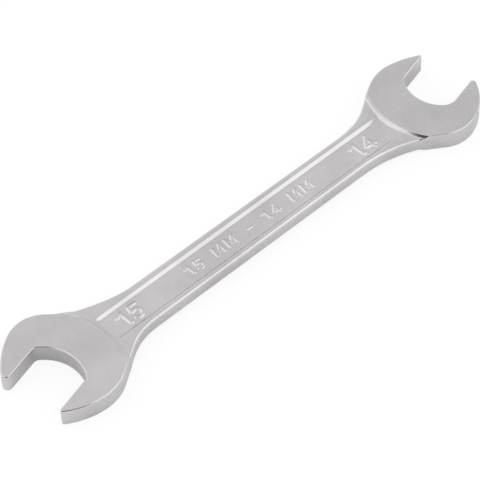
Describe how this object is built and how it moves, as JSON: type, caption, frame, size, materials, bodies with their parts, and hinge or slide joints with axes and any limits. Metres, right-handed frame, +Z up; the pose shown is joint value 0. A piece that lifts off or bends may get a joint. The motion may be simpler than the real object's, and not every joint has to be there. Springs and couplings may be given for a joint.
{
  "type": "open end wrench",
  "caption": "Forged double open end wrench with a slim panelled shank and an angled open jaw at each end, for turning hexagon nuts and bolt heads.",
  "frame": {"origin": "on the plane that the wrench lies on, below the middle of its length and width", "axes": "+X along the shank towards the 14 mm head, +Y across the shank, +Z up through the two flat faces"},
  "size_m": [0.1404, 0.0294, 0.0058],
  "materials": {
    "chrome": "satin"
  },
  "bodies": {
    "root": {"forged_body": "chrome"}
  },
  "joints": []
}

****************************************

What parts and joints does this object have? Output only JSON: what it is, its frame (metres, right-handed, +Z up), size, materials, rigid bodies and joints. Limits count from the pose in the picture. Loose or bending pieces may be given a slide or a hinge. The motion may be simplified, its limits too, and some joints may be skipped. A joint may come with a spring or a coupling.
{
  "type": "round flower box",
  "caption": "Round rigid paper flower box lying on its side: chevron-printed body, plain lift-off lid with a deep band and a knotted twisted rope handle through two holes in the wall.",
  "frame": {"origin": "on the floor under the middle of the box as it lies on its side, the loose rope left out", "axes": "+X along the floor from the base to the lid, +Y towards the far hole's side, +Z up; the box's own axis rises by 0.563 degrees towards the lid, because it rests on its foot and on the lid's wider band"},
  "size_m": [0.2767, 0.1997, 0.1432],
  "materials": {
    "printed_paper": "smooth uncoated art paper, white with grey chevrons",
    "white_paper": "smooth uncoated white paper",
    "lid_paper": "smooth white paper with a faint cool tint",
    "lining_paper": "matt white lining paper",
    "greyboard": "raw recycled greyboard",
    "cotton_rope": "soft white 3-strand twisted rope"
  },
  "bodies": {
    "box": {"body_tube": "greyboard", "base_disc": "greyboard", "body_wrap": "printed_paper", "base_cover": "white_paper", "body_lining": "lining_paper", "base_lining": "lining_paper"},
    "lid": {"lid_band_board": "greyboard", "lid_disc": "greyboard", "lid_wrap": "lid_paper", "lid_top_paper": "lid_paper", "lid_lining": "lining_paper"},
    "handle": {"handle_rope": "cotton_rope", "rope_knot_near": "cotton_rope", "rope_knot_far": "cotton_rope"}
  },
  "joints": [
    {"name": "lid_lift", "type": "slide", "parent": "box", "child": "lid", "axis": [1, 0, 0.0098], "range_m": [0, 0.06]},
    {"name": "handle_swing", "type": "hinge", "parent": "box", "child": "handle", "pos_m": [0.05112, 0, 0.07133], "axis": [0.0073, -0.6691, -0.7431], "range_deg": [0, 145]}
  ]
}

****************************************

● **JOB**: Scan the data above and copy every line with "right" in it.

● **IN RESPONSE**:
Describe how this object is built and how it moves, as JSON: type, caption, frame, size, materials, bodies with their parts, and hinge or slide joints with axes and any limits. Metres, right-handed frame, +Z up; the pose shown is joint value 0. A piece that lifts off or bends may get a joint. The motion may be simpler than the real object's, and not every joint has to be there. Springs and couplings may be given for a joint.
What parts and joints does this object have? Output only JSON: what it is, its frame (metres, right-handed, +Z up), size, materials, rigid bodies and joints. Limits count from the pose in the picture. Loose or bending pieces may be given a slide or a hinge. The motion may be simplified, its limits too, and some joints may be skipped. A joint may come with a spring or a coupling.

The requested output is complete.